━━━━━ SUPPLIED RECORDS ━━━━━

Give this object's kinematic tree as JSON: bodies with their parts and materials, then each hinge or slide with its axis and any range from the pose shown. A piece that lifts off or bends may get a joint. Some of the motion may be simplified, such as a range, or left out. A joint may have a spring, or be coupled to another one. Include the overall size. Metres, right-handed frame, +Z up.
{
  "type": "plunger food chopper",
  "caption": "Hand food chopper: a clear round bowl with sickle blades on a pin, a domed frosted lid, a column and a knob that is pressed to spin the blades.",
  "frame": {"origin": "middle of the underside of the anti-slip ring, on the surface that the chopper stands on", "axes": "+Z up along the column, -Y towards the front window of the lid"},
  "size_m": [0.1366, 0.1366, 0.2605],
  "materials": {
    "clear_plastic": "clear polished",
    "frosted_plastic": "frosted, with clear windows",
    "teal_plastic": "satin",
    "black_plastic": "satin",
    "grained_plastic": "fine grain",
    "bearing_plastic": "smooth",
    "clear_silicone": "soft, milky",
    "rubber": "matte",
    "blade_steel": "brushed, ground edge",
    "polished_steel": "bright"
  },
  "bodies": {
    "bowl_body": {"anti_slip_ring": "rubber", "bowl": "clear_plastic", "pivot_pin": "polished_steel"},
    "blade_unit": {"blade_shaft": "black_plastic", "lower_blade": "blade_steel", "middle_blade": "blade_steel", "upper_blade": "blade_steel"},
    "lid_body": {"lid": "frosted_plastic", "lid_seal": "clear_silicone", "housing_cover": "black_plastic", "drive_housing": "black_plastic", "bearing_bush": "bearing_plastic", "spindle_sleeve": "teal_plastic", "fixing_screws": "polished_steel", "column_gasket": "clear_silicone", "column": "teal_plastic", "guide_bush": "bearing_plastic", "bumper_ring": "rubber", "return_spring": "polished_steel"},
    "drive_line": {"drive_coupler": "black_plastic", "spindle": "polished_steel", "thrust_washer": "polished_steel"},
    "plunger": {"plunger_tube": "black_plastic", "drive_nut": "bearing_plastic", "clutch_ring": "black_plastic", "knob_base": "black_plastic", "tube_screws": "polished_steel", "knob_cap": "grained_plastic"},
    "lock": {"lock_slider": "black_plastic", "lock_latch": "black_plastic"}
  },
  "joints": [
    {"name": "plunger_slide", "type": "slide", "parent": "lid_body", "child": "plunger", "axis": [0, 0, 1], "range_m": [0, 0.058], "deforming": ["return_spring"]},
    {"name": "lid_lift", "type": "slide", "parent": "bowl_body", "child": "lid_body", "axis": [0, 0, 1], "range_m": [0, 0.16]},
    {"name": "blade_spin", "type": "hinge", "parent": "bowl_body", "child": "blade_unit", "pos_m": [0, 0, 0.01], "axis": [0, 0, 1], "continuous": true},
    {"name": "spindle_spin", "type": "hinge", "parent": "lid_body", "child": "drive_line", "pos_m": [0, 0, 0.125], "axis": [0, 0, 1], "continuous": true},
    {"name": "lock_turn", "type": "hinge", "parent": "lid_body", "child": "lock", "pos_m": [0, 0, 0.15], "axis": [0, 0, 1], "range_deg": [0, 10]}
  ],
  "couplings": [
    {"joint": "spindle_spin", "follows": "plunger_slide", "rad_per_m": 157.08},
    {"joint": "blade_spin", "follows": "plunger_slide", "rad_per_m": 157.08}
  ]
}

━━━━━
━━━━━ SUPPLIED RECORDS ━━━━━

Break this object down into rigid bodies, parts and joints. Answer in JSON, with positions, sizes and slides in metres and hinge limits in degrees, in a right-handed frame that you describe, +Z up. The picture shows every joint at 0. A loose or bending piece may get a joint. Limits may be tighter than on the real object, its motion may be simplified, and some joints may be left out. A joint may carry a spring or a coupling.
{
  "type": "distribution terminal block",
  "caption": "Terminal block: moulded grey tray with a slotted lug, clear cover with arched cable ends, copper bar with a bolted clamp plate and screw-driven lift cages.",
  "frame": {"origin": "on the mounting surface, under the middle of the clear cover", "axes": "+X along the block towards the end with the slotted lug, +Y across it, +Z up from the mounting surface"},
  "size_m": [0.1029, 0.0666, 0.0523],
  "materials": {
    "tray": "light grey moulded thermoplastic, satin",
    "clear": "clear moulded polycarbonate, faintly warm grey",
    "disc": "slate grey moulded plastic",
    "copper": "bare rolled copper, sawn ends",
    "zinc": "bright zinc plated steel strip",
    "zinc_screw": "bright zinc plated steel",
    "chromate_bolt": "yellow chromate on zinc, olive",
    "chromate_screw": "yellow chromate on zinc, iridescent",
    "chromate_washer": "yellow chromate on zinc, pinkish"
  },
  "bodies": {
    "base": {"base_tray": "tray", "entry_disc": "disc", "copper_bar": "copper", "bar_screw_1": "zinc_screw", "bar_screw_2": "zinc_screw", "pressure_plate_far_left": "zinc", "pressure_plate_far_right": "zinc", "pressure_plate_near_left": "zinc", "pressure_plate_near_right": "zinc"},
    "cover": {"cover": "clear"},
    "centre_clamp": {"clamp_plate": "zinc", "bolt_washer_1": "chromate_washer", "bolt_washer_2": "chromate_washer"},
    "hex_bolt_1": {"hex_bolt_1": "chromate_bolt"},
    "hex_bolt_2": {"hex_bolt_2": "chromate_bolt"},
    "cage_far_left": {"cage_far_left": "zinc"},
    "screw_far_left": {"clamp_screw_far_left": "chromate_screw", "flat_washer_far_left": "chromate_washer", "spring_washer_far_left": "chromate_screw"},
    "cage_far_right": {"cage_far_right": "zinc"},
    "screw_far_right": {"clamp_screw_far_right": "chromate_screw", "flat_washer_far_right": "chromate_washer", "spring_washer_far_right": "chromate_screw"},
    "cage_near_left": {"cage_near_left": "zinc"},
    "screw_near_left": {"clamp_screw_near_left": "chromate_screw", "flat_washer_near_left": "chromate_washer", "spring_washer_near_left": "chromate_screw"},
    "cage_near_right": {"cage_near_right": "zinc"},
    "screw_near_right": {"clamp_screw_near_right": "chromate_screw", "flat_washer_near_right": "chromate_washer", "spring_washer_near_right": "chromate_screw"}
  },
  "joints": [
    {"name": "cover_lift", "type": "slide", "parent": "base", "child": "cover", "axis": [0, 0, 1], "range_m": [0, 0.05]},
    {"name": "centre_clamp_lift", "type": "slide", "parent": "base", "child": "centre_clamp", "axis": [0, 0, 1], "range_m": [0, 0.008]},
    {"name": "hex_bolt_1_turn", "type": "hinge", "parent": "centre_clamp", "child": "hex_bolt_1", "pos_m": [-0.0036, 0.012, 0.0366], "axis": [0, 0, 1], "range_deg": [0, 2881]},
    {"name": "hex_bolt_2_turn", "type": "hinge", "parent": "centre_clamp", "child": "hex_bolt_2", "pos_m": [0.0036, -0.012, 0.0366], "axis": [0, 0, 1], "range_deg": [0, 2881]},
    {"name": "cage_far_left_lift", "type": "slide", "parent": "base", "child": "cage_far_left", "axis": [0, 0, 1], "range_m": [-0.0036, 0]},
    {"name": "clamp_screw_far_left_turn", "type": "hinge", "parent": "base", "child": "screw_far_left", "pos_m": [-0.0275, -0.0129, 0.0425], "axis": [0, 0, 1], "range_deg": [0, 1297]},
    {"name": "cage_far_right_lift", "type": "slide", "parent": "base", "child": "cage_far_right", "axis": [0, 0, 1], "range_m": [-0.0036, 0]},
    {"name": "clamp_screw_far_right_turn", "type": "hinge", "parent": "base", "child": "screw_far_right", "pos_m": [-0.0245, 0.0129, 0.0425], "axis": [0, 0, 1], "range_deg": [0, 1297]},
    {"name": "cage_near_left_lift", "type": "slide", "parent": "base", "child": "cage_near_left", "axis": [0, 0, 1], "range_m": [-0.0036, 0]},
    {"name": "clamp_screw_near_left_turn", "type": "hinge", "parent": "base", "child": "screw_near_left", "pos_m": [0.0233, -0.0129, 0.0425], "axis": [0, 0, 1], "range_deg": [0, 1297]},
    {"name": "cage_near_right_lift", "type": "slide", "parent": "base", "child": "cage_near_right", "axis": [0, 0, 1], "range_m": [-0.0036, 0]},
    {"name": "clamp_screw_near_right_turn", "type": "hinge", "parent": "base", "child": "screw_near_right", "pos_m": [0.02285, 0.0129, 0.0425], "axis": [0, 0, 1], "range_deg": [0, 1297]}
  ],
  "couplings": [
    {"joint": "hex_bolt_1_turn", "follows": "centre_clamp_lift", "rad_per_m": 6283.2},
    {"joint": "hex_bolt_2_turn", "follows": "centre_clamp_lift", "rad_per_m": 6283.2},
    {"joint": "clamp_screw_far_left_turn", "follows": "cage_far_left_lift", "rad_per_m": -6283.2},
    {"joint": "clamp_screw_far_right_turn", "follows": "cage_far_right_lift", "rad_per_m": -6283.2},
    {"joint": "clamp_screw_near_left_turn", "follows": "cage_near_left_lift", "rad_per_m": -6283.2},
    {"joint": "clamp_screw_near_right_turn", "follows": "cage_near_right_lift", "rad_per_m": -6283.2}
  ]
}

━━━━━
━━━━━ SUPPLIED RECORDS ━━━━━

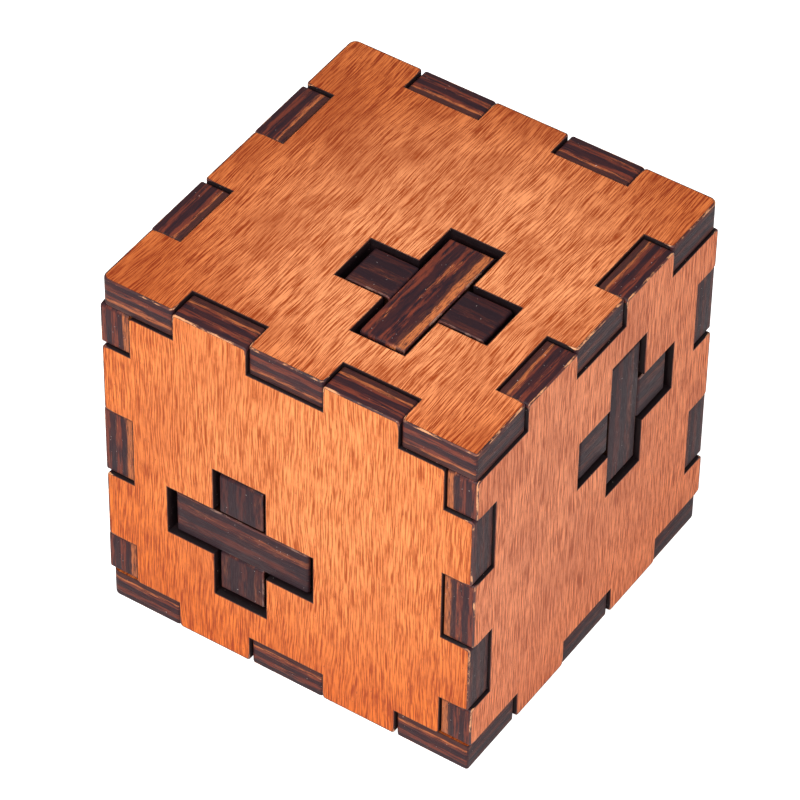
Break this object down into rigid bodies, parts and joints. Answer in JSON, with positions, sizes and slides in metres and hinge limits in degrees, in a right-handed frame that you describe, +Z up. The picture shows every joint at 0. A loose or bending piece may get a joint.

━━━━━

WHAT TO PRODUCE> Check every line of the data above for the string "from", and copy those that have it.

RESPONSE FOR THIS EXERCISE>
Give this object's kinematic tree as JSON: bodies with their parts and materials, then each hinge or slide with its axis and any range from the pose shown. A piece that lifts off or bends may get a joint. Some of the motion may be simplified, such as a range, or left out. A joint may have a spring, or be coupled to another one. Include the overall size. Metres, right-handed frame, +Z up.
  "frame": {"origin": "on the mounting surface, under the middle of the clear cover", "axes": "+X along the block towards the end with the slotted lug, +Y across it, +Z up from the mounting surface"},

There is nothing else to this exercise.